Volkswagen AG, Europe’s largest automaker, is contemplating sweeping cost-cutting measures at its core brand, including a substantial 10% wage reduction and a two-year wage freeze, according to a Sunday report by the German newspaper Handelsblatt. The initiative comes as part of the company’s ambitious plan to achieve €4 billion in savings amid mounting economic pressures.
The report, which cites internal company sources, reveals that Volkswagen’s management is evaluating a comprehensive range of cost-reduction strategies that could significantly impact its workforce and operational structure. Among the most notable proposals are plans to cap bonuses for high-ranking employees and reduce long-standing benefits, such as payments traditionally awarded for employee service anniversaries.

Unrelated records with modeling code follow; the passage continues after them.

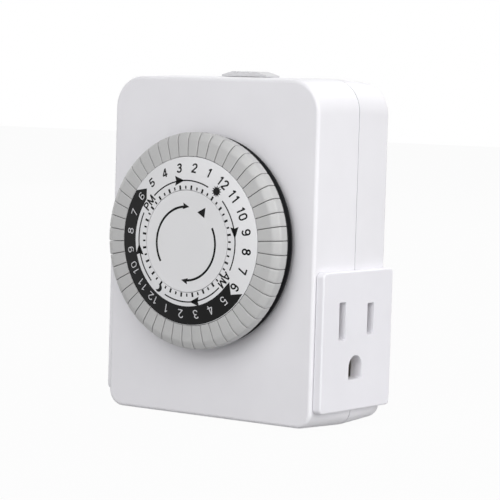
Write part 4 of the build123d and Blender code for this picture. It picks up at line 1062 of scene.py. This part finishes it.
# Radii are in millimetres, and angles in degrees clockwise from the top.
class TIMER_OT_printing(bpy.types.Operator):
    """Prints the hour numbers, ticks, day and night band and arrows on the dial"""

    bl_idname = "timer_switch.printing"
    bl_label = "Printing"

    def execute(self, context):
        sizes = context.scene.timer_dial
        thickness = sizes.print_height / MM
        flat = raised(joined(*self.ticks(), *self.night_band(), *self.ring_arrows(),
                             sun(15.85, 35.0, tip=1.5, valley=0.92)), thickness)
        moon = pressed(crescent(15.0, 214.5, size=1.05, shift=0.75, opening=-55.0), thickness)
        dark, pale = self.numbers(sizes, thickness)
        dark = draped(joined(flat, moon, *dark), sizes)
        make_piece("ring_print_dark", dark, "black_ink", "dial",
                   weighted=False)
        make_piece("ring_print_pale", draped(joined(*pale), sizes), "pale_ink", "dial",
                   weighted=False)
        centre = raised(joined(self.centre_arrows(), self.pointer()), thickness)
        make_piece("centre_print", centre, "black_ink", "casing",
                   weighted=False)
        return {"FINISHED"}

    def ticks(self):
        """Ticks at the hours and, a little smaller, at the half hours."""
        hour, half_hour = (13.05, 14.15, 0.55), (13.2, 13.98, 0.42)
        for number in range(PINS):
            inner, outer, wide = half_hour if number % 2 else hour
            yield mark(inner, outer, FIRST_HOUR + PITCH * number, wide)

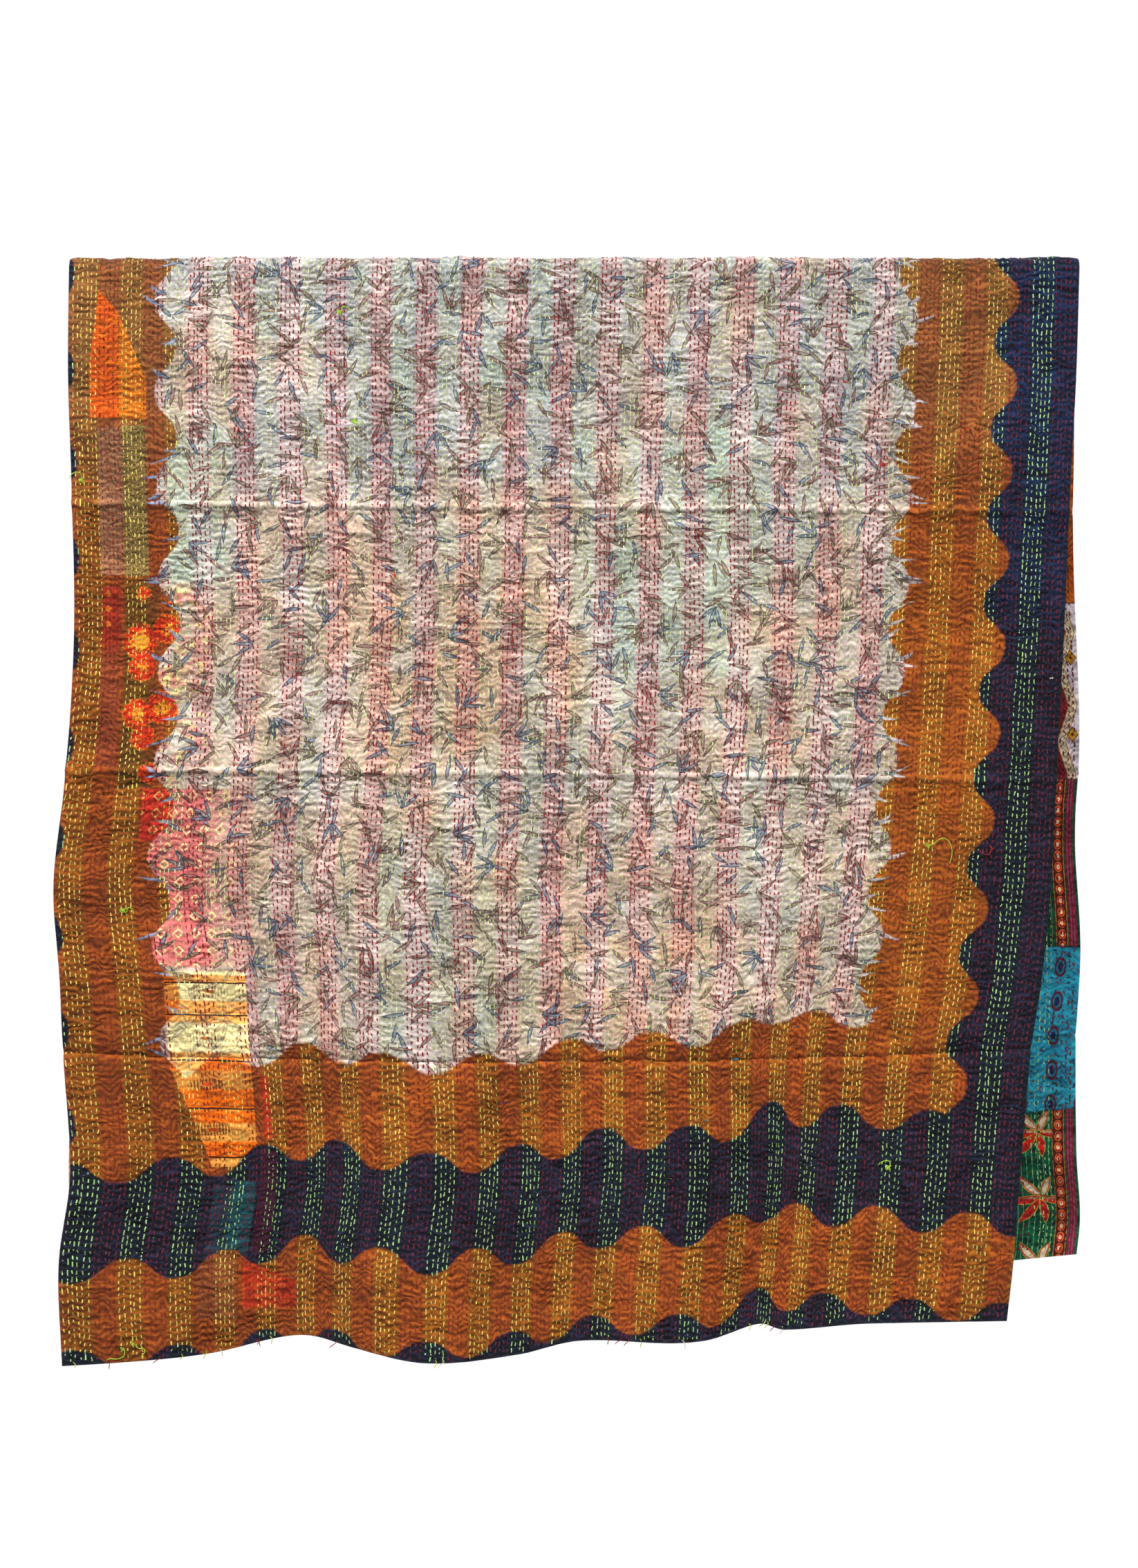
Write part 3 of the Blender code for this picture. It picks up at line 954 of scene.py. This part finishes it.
def green_stripes(m, inward, down):
    colour = uneven(m, rgb(14, 92, 62), rgb(8, 58, 44))
    gold = ramp(spacing(inward, 0.0060), 0.0005, 0.0002)
    colour = m.lay(colour, rgb(150, 150, 70), gold * ramp(inward, 0.026, 0.028) * 0.7)
    return selvedge(m, colour, inward, down)


# Heading and length of each petal of the green cloth's flowers
PETALS = ((0.15, 0.018), (0.85, 0.019), (1.75, 0.014), (-0.75, 0.017), (-1.9, 0.013), (3.0, 0.013))


def green_flowers(m, inward, down):
    colour = uneven(m, rgb(14, 100, 66), rgb(8, 62, 46))
    lines = ramp(spacing(inward, 0.0060), 0.0005, 0.0002) * ramp(inward, 0.026, 0.028)
    colour = m.lay(colour, rgb(120, 210, 150), lines * 0.7)
    x, y = inward - 0.0400, (down - 0.9990) / 0.0730
    y = (y - y.math("FLOOR") - 0.5) * 0.0730
    petals = []
    for heading, length in PETALS:
        c, s = math.cos(heading), math.sin(heading)
        along = (x * c + y * s - length) / length
        aside = y * c - x * s
        petals.append((along * along * -1.0 + 1.0) * 0.0048 - abs(aside + along * along * 0.002))
    inside = joined("MAXIMUM", petals)
    colour = m.lay(colour, rgb(222, 180, 70), ramp(inside, -0.0002, 0.0002))
    colour = m.lay(colour, rgb(216, 38, 28), ramp(inside, 0.0006, 0.0009))
    pale = ramp(inside, 0.0016, 0.0022) * ramp(y, 0.002, -0.002)
    colour = m.lay(colour, rgb(244, 220, 184), pale)
    return selvedge(m, colour, inward, down)


def turquoise_paisleys(m, inward, down):
    colour = uneven(m, rgb(48, 176, 204), rgb(36, 148, 184))
    for cell, turn, half in ((0.0120, 0.5, 0.0046), (0.0135, 2.0, 0.0042)):
        inside, tone = leaf_sprigs(inward, down, cell, turn, (0.0,), half, 0.15)
        mark = m.lay(rgb(26, 40, 84), rgb(110, 34, 60), ramp(tone, 0.5, 0.52))
        colour = m.lay(colour, mark, ramp(inside, 0.0010, 0.0014) * 0.85)
    x = spacing(inward - 0.0210 - down * 0.04, 0.0310) / 0.0062
    y = spacing(down - 0.7800, 0.0380) / 0.0110
    d = (x * x + y * y).math("SQRT")
    colour = m.lay(colour, rgb(34, 132, 160), ramp(d, 1.15, 1.08))
    colour = m.lay(colour, rgb(104, 30, 62), between(d, 0.72, 1.0, 0.05))
    return m.lay(colour, rgb(28, 44, 96), ramp(d, 0.50, 0.42))


Length = namedtuple("Length", "bottom slant draw")
LENGTHS = (
    Length(0.380, 0.00, orange_dashes),
    Length(0.572, 0.02, white_scrolls),
    Length(0.757, 0.02, green_stripes),
    Length(0.939, -0.10, turquoise_paisleys),
)


def reverse_material(name):
    """The quilt's reverse, pieced from lengths of cloth with a dark seam between each and the next."""
    m = Print(name)
    inward = m.across * -1.0 + CLOTH_WIDTH
    down = abs(m.along)
    colour = green_flowers(m, inward, down)
    for length in reversed(LENGTHS):
        level = down + (inward - 0.03) * length.slant
        above = ramp(level, length.bottom + 0.0006, length.bottom)
        colour = m.lay(colour, length.draw(m, inward, down), above)
        seam = ramp(abs(level - length.bottom), 0.0016, 0.0008)
        colour = m.lay(colour, rgb(20, 16, 18), seam * 0.6)
    left = ramp(m.across, 0.060, 0.058)
    colour = m.lay(colour, rgb(224, 158, 104), left * between(down, 0.980, 1.029))
    colour = m.lay(colour, rgb(24, 120, 132), left * between(down, 1.029, 1.058))
    return m.finish(colour)


def thread_material(name):
    m = Print(name, roughness=0.6)
    colour = m.colour_attribute("thread")
    twist = sine((m.across + m.along) * (TAU / 0.0009))
    # Painted shade in the grooves of the thread's twist.
    dark = m.lay(colour, rgb(40, 30, 20), ramp(twist, 0.0, -1.0) * 0.18)
    return m.finish(dark, twist * 0.2, distance=0.0002)


def blend(base, colour, share):
    return base * (1 - share[..., None]) + np.array(colour) * share[..., None]


def soft_tints(across_m, along_m):
    """The field's own soft clouds of colour, from the cloths beneath it."""
    colour = np.empty(across_m.shape + (4,))
    colour[:] = FIELD
    for patch in SOFT_PATCHES:
        inside = patch.strength
        sides = (across_m - patch.left, patch.right - across_m, along_m - patch.top, patch.bottom - along_m)
        for to_side in sides:
            inside = inside * smoothstep(to_side / patch.blur + 0.5)
        colour = blend(colour, patch.colour, inside)
    for cloud in CLOUDS:
        shape = noise(across_m / cloud.width, along_m / cloud.height + 50, cloud.seed)
        colour = blend(colour, cloud.colour, smoothstep((shape - 0.1) / 0.5) * cloud.strength)
    groups = group_at(across_m, along_m)
    among_red = smoothstep((np.abs(groups - np.round(groups)) - 0.22) / 0.12)
    tone = noise(np.floor(groups) * 7.3, along_m / 0.16 + 30, 36)
    for sign, column in ((1, WHITE), (-1, COLUMN_ROSE)):
        colour = blend(colour, column, smoothstep(sign * tone / 0.6) * among_red * 0.5)
    return colour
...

In a particularly significant development, the automotive manufacturer is also exploring the possibility of closing certain production facilities across Germany, though specific locations remain undisclosed. This consideration marks a potential turning point in Volkswagen’s domestic operations strategy and has raised concerns among workforce representatives.
The timing of these proposed measures comes amid growing internal tension, as workers have voiced strong criticism regarding what they perceive as a lack of clear strategic direction from management. Despite assurances that a new strategic plan is under development, employees remain sceptical about the company’s future trajectory and their role within it.
Since the beginning of October, Volkswagen’s leadership has established a weekly dialogue with worker representatives from its German manufacturing facilities. These ongoing discussions serve a dual purpose: identifying potential areas for cost reduction and determining the future allocation of vehicle production across various plants. The regular meetings underscore the complexity and significance of the proposed changes.
When approached by Handelsblatt, a Volkswagen spokesperson maintained silence on the negotiations currently underway with both the works council and IG Metall, Germany’s influential metalworkers’ union. This reticence highlights the sensitive nature of the discussions and their potential impact on labour relations.
The union side of the equation adds another layer of complexity to the situation. According to a union spokesperson, wage increase negotiations are being conducted independently of other cost-cutting discussions. The next formal round of these crucial wage talks is scheduled for October 30, a date that could prove pivotal in determining the direction of the proposed changes.
These developments at Volkswagen reflect broader challenges facing the global automotive industry. Manufacturers worldwide are grappling with the costs of transitioning to electric vehicles, ongoing supply chain disruptions, and uncertain economic conditions. The company’s proposed measures indicate the severity of these pressures and the lengths to which traditional automakers must go to maintain competitiveness.
The outcome of these negotiations could have far-reaching implications not only for Volkswagen’s workforce but also for the German automotive sector as a whole. Germany’s automotive industry has historically been characterised by strong labour protections and generous worker benefits, making any significant changes to this model particularly noteworthy.